Twenty years after regime change swept across the former Soviet Bloc and contrary to the widely held hopes and expectations at that time, liberal democracy has emerged and taken roots only in a small number of postcommunist countries. In the majority of former communist states, political transformations have either lost their momentum and resulted in partially democratic systems, or have been reversed and brought new authoritarian regimes. While capitalism was adopted more eagerly than democracy, its forms and qualities differ fundamentally across the region as well.
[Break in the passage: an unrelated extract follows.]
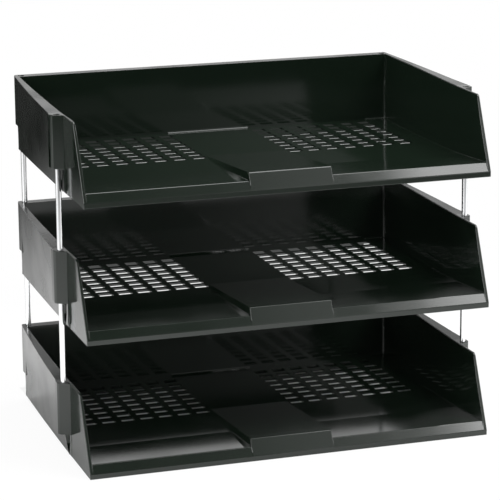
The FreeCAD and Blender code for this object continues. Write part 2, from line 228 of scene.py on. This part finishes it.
def white_table():
    """Matt white laminate, with painted light in its colour: a pool of light in front, painted shade towards
    the back and the far front, and a painted shadow behind the rear feet. So the trays mirror something
    bright in front, and dark further off. To the camera it is plain white with a trace of shadow, except
    under the stack."""
    material, tree = new_material("white_laminate")
    place = add(tree, "ShaderNodeTexCoord").outputs["Object"]
    split = add(tree, "ShaderNodeSeparateXYZ", {0: place})
    shift = add(tree, "ShaderNodeMapping", {"Vector": place},
                {"Location": (0, -PAINTED_POOL_MIDDLE * MM * PAINTED_POOL_SCALE[1], 0), "Scale": PAINTED_POOL_SCALE})
    away = add(tree, "ShaderNodeVectorMath", {0: shift.outputs[0]}, operation="LENGTH").outputs["Value"]
    # The diffuse colour holds painted light: a pool of light, shade towards the back and the far front, and a
    # shadow behind the rear feet.
    level = ramp(tree, away, *PAINTED_POOL_RIM)
    for factor in (ramp(tree, split.outputs["Y"], *PAINTED_SHADE_BACK), ramp(tree, split.outputs["Y"], *PAINTED_SHADE_FRONT),
                   off_patch(tree, split, *PAINTED_FOOT_SHADOW)):
        level = add(tree, "ShaderNodeMath", {0: level, 1: factor}, operation="MULTIPLY").outputs[0]
    lit = add(tree, "ShaderNodeBsdfDiffuse", {"Color": level})
    plain = add(tree, "ShaderNodeEmission", values={"Color": linear("#ffffff"), "Strength": 1.0})
    outside = off_patch(tree, split, *UNDER_STACK)
    path = add(tree, "ShaderNodeLightPath")
    seen = add(tree, "ShaderNodeMath",
               {0: path.outputs["Is Camera Ray"], 1: path.outputs["Is Transmission Ray"]},
               operation="MAXIMUM")
    share = add(tree, "ShaderNodeMath", {0: seen.outputs[0], 1: outside}, operation="MULTIPLY")
    plainness = ramp(tree, away, *PLAINNESS)
    most = add(tree, "ShaderNodeMath", {0: share.outputs[0], 1: plainness}, operation="MULTIPLY")
    mix = add(tree, "ShaderNodeMixShader", {"Fac": most.outputs[0], 1: lit.outputs[0], 2: plain.outputs[0]})
    add(tree, "ShaderNodeOutputMaterial", {"Surface": mix.outputs[0]})
    return material


# ---------------------------------------------------------------- trays
def join_facets(bm, gap):
    """Welds corners closer than the gap, then makes one face of those that lie flat."""
    bmesh.ops.remove_doubles(bm, verts=bm.verts, dist=gap * MM)
    bmesh.ops.dissolve_limit(bm, angle_limit=math.radians(FLAT), verts=bm.verts, edges=bm.edges)


def merged_copy(node):
    """The node's mesh with its facets joined, in a bmesh."""
    bm = bmesh.new()
    bm.from_mesh(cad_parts[node].data)
    join_facets(bm, FACET_GAP)
    return bm


def trimmer(foot):
    """Two prisms that take the front bevel of a tray down to the rim in one plane, beside the tab."""
    bm = bmesh.new()
    for side in (-1, 1):
        ends = [[bm.verts.new((side * x * MM, (y - FRONT_TO_MIDDLE) * MM, foot + z * MM))
                 for y, z in BEVEL_TRIM] for x in BEVEL_TRIM_ENDS]
        bm.faces.new(ends[0])
        bm.faces.new(reversed(ends[1]))
        for i in range(len(BEVEL_TRIM)):
            bm.faces.new([ends[0][i - 1], ends[1][i - 1], ends[1][i], ends[0][i]])
    bmesh.ops.recalc_face_normals(bm, faces=bm.faces)
    mesh = bpy.data.meshes.new("bevel_trimmer")
    bm.to_mesh(mesh)
    bm.free()
    return new_object("bevel_trimmer", mesh)


def trimmed_copy(node, foot):
    """A merged copy of the node's mesh with a plain front bevel."""
    bm = merged_copy(node)
    mesh = bpy.data.meshes.new(node + "_copy")
    bm.to_mesh(mesh)
    bm.free()
    work, tool = new_object(node + "_work", mesh), trimmer(foot)
    trim = work.modifiers.new("trim", "BOOLEAN")
    trim.operation, trim.solver, trim.object = "DIFFERENCE", "EXACT", tool
    done = work.evaluated_get(bpy.context.evaluated_depsgraph_get())
    bm = bmesh.new()
    bm.from_mesh(bpy.data.meshes.new_from_object(done))
    for item in (work, tool):
        bpy.data.objects.remove(item)
    join_facets(bm, TRIMMED_GAP)
    return bm


def has_no_room(edge):
    """Whether rounding the edge would run past a neighbour at one of its ends."""
    for vert in edge.verts:
        along = edge.other_vert(vert).co - vert.co
        for other in vert.link_edges:
            across = other.other_vert(vert).co - vert.co
            angle = along.angle(across)
            shared = min(along.length, across.length) * ROUNDED_SHARE
            if other != edge and angle < math.pi / 2 and EDGE_ROUND * MM > shared * math.tan(angle):
                return True
    return False


def rounding(edge, foot):
    """The share of EDGE_ROUND that a sharp edge gets."""
    place = (edge.verts[0].co + edge.verts[1].co) / 2
    height, half_width = place.z - foot, abs(place.x)
    if height < SLOTS_BELOW * MM and place.y > SLOTS_BEHIND * MM and half_width < SLOTS_HALF * MM:
        return 0.0
    if has_no_room(edge):
        return 0.0
    if height > CREST * MM and place.y < TAB_BEFORE * MM and half_width < TAB_HALF * MM:
        return 1.0
    return PLAIN_EDGE


def is_satin(face, foot):
    """Whether the face is one of a tray's ledges or outer panels."""
    middle = face.calc_center_median()
    if face.normal.z > LEDGE_UP and middle.z - foot > LEDGE_HEIGHT * MM:
        return True
    looks_out = face.normal.x * middle.x > 0 and abs(face.normal.x) > PANEL_OUT
    return looks_out and middle.y > PANEL_FRONT * MM


def moulded_tray(node, body, gloss, satin):
    """The tray's moulding, with small radii on its edges, and satin ledges and outer panels."""
    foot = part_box(node)[0][2]
    bm = trimmed_copy(node, foot)
    weight = bm.edges.layers.float.new("bevel_weight_edge")
    for edge in bm.edges:
        if len(edge.link_faces) != 2:
            continue
        angle = edge.calc_face_angle(0)
        if angle > math.radians(SHARP_EDGE):
            edge[weight] = rounding(edge, foot)
            edge.smooth = False
        elif angle > math.radians(FLOOR_FOLD) and all(face.normal.z > FLOOR_UP for face in edge.link_faces):
            edge.smooth = False
    for face in bm.faces:
        face.smooth = True
        face.material_index = int(is_satin(face, foot))
    mesh = bpy.data.meshes.new(node + "_moulding")
    bm.to_mesh(mesh)
    bm.free()
    mesh.materials.append(gloss)
    mesh.materials.append(satin)
    piece = new_object(node + "_moulding", mesh)
    bevel = piece.modifiers.new("edges", "BEVEL")
    bevel.limit_method = "WEIGHT"
    bevel.width = EDGE_ROUND * MM
    bevel.segments = ROUND_SEGMENTS
    bevel.use_clamp_overlap = False
    shading = piece.modifiers.new("shading", "WEIGHTED_NORMAL")
    shading.keep_sharp = True
    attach(piece, body)
    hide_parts(node)


# ---------------------------------------------------------------- riser rods
def rod_tree(material):
    """Geometry Nodes: one turned rod with chamfered ends, stood at every point of the input."""
    tree = bpy.data.node_groups.new("riser_rods", "GeometryNodeTree")
    tree.interface.new_socket("Points", in_out="INPUT", socket_type="NodeSocketGeometry")
    for name in ("Radius", "Length", "Chamfer"):
        tree.interface.new_socket(name, in_out="INPUT", socket_type="NodeSocketFloat")
    tree.interface.new_socket("Sides", in_out="INPUT", socket_type="NodeSocketInt")
    tree.interface.new_socket("Rods", in_out="OUTPUT", socket_type="NodeSocketGeometry")
    given = add(tree, "NodeGroupInput").outputs
    waist = add(tree, "ShaderNodeMath", {0: given["Length"], 1: given["Chamfer"]}, operation="SUBTRACT")
    narrow = add(tree, "ShaderNodeMath", {0: given["Radius"], 1: given["Chamfer"]}, operation="SUBTRACT")
    heights = (None, given["Chamfer"], waist.outputs[0], given["Length"])
    radii = (narrow.outputs[0], given["Radius"], given["Radius"], narrow.outputs[0])
    line = add(tree, "GeometryNodeMeshLine", values={"Count": len(heights), "Offset": (0, 0, MM)})
    index = add(tree, "GeometryNodeInputIndex").outputs[0]
    place = add(tree, "GeometryNodeIndexSwitch", {"Index": index}, data_type="FLOAT")
    width = add(tree, "GeometryNodeIndexSwitch", {"Index": index}, data_type="FLOAT")
    for switch, sockets in ((place, heights), (width, radii)):
        while len(switch.index_switch_items) < len(sockets):
            switch.index_switch_items.new()
        for number, socket in enumerate(sockets):
            if socket:
                tree.links.new(socket, switch.inputs[number + 1])
    spot = add(tree, "ShaderNodeCombineXYZ", {"Z": place.outputs[0]})
    moved = add(tree, "GeometryNodeSetPosition", {"Geometry": line.outputs[0], "Position": spot.outputs[0]})
    path = add(tree, "GeometryNodeMeshToCurve", {"Mesh": moved.outputs[0]})
    ring = add(tree, "GeometryNodeCurvePrimitiveCircle", {"Resolution": given["Sides"]}, {"Radius": 1.0})
    swept = add(tree, "GeometryNodeCurveToMesh",
                {"Curve": path.outputs[0], "Profile Curve": ring.outputs[0], "Scale": width.outputs[0]},
                {"Fill Caps": True})
    stood = add(tree, "GeometryNodeInstanceOnPoints",
                {"Points": given["Points"], "Instance": swept.outputs[0]})
    real = add(tree, "GeometryNodeRealizeInstances", {0: stood.outputs[0]})
    finished = add(tree, "GeometryNodeSetMaterial", {"Geometry": real.outputs[0]}, {"Material": material})
    add(tree, "NodeGroupOutput", {0: finished.outputs[0]})
    return tree


def riser_level(level, body, tree):
    """The four rods of one level, on the feet of its CAD rods."""
    nodes = [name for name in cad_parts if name.startswith(level + "_riser")]
    boxes = [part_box(name) for name in nodes]
    mesh = bpy.data.meshes.new(level + "_riser_feet")
    feet = [((low[0] + high[0]) / 2, (low[1] + high[1]) / 2, low[2]) for low, high in boxes]
    mesh.from_pydata(feet, [], [])
    maker = new_object(level + "_riser_maker", mesh)
    low, high = boxes[0]
    sizes = {"Radius": (high[0] - low[0]) / 2, "Length": high[2] - low[2], "Chamfer": ROD_CHAMFER * MM,
             "Sides": ROD_SIDES}
    modifier = maker.modifiers.new("rods", "NODES")
    modifier.node_group = tree
    for item in tree.interface.items_tree:
        if item.name in sizes:
            modifier[item.identifier] = sizes[item.name]
    made = maker.evaluated_get(bpy.context.evaluated_depsgraph_get())
    rods = new_object(level + "_risers_chromed", bpy.data.meshes.new_from_object(made))
    bpy.data.objects.remove(maker)
    for face in rods.data.polygons:
        face.use_smooth = abs(face.normal.z) < ROD_END_UP
    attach(rods, body)
    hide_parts(*nodes)


# ---------------------------------------------------------------- stage
def make_camera():
    """Long lens from the front, left of centre and above."""
    azimuth, elevation, roll = (math.radians(v) for v in CAMERA_TURN)
    back = Vector((math.sin(azimuth) * math.cos(elevation), -math.cos(azimuth) * math.cos(elevation),
                   math.sin(elevation)))
    right = Vector((math.cos(azimuth), math.sin(azimuth), 0))
    up = back.cross(right)
    turned_right = right * math.cos(roll) + up * math.sin(roll)
    turned_up = up * math.cos(roll) - right * math.sin(roll)
    data = bpy.data.cameras.new("camera")
    data.lens, data.sensor_width = CAMERA_LENS, SENSOR
    camera = new_object("camera", data)
    turn = Matrix((turned_right, turned_up, back)).transposed().to_4x4()
    camera.matrix_world = Matrix.Translation(Vector(CAMERA_PLACE) * MM) @ turn
    bpy.context.scene.camera = camera


def make_table(material):
    """One flat face at the height of the stack's feet."""
    corners = [(-TABLE_HALF_WIDTH, TABLE_FRONT), (TABLE_HALF_WIDTH, TABLE_FRONT),
               (TABLE_HALF_WIDTH, TABLE_BACK), (-TABLE_HALF_WIDTH, TABLE_BACK)]
    mesh = bpy.data.meshes.new("table")
    mesh.from_pydata([(x * MM, y * MM, 0) for x, y in corners], [], [(0, 1, 2, 3)])
    table = new_object("table", mesh)
    mesh.materials.append(material)


def make_world():
    """White to the camera. Mirrors see a low white backdrop behind, and in front a ceiling that is dim on the
    left and towards the top. The light on the object is plain and even."""
    world = bpy.data.worlds.new("studio")
    bpy.context.scene.world = world
    world.use_nodes = True
    tree = world.node_tree
    tree.nodes.clear()
    direction = add(tree, "ShaderNodeTexCoord").outputs["Generated"]
    split = add(tree, "ShaderNodeSeparateXYZ", {0: direction})
    above = ramp(tree, split.outputs["Z"], *HORIZON)
    behind = ramp(tree, split.outputs["Z"], *BACKDROP)
    to_lamp = ramp(tree, split.outputs["X"], *LAMP_SIDE)
    to_ceiling = ramp(tree, split.outputs["Z"], *CEILING)
    front = add(tree, "ShaderNodeMath", {0: to_lamp, 1: to_ceiling}, operation="MULTIPLY")
    side = ramp(tree, split.outputs["Y"], *FRONT_TO_BACK)
    level = add(tree, "ShaderNodeMix", {"Factor": side, 2: front.outputs[0], 3: behind})
    bright = add(tree, "ShaderNodeMath", {0: above, 1: level.outputs[0]}, operation="MULTIPLY")
    path = add(tree, "ShaderNodeLightPath")
    strength = add(tree, "ShaderNodeMix", {"Factor": path.outputs["Is Camera Ray"], 2: bright.outputs[0]},
                   {3: 1.0})
    seen = add(tree, "ShaderNodeBackground", {"Strength": strength.outputs[0]}, {"Color": linear("#ffffff")})
    light = add(tree, "ShaderNodeBackground", values={"Color": linear("#ffffff"), "Strength": WORLD_LIGHT})
    mix = add(tree, "ShaderNodeMixShader",
              {"Fac": shows_background(tree), 1: light.outputs[0], 2: seen.outputs[0]})
    add(tree, "ShaderNodeOutputWorld", {"Surface": mix.outputs[0]})


def soft_box(name, place, target, size, power, roll):
    """A rectangular area lamp, aimed at its target and turned about its beam."""
    data = bpy.data.lights.new(name, "AREA")
    data.shape, data.size, data.size_y, data.energy = "RECTANGLE", size[0], size[1], power
    lamp = new_object(name, data)
    lamp.location = place
    aim = (Vector(target) - Vector(place)).to_track_quat("-Z", "Y")
    lamp.rotation_euler = (aim @ Quaternion((0, 0, 1), math.radians(roll))).to_euler()


def make_stage():
    """The camera, the table, the surround and the lamps."""
    bpy.context.scene.view_settings.view_transform = "Standard"
    make_camera()
    make_table(white_table())
    make_world()
    for lamp in LAMPS:
        soft_box(*lamp)


# ---------------------------------------------------------------- making
make_stage()
gloss = polystyrene(*POLISHED)
satin = polystyrene(*SATIN)
for node, body in TRAYS:
    moulded_tray(node, body, gloss, satin)
rods = rod_tree(chrome_plate())
for level, body in RISER_LEVELS:
    riser_level(level, body, rods)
Hence the fundamental puzzles of post-communist politics: What are the causes of the extraordinary diversity of political and economic outcomes across the region? Why there is no convergence among historical sub-regions in this part of Europe, despite similar starting points? Why the impact of the communist legacy has been uneven? In his presentation Professor Ekiert will review political and economic developments in the region since 1989 and examine the ways in which scholars and researchers analyzed and explained the diverging trajectories of post-communist transformations.

Grzegorz Ekiert is Professor of Government at Harvard University, Director of Minda de Gunzburg Center for European Studies, and Senior Scholar at the Harvard Academy for International and Area Studies. His teaching and research interests focus on comparative politics, regime change and democratization, civil society and social movements, and East European politics and societies. He is the author of The State Against Society: Political Crises and Their Aftermath in East Central Europe (1996); Rebellious Civil Society: Popular Protest and Democratic Consolidation in Poland (with J. Kubik, 1999); Capitalism and Democracy in Central and Eastern Europe: Assessing the Legacy of Communist Rule (co-edited with S. Hanson, 2003); editor of special issues of East European Politics and Societies on the EU Eastward Enlargement (with J. Zielonka, 2003) and on Democracy in the Postcommunist World (2007) and Taiwan Journal of Democracy on A Liberal Challenge? Civil Society and Grass-root Politics in New Democracies (with Sunhyuk Kim, 2013). His current projects explore civil society development in new democracies in Central Europe and East Asia and patterns of political and economic transformations in the post-communist world.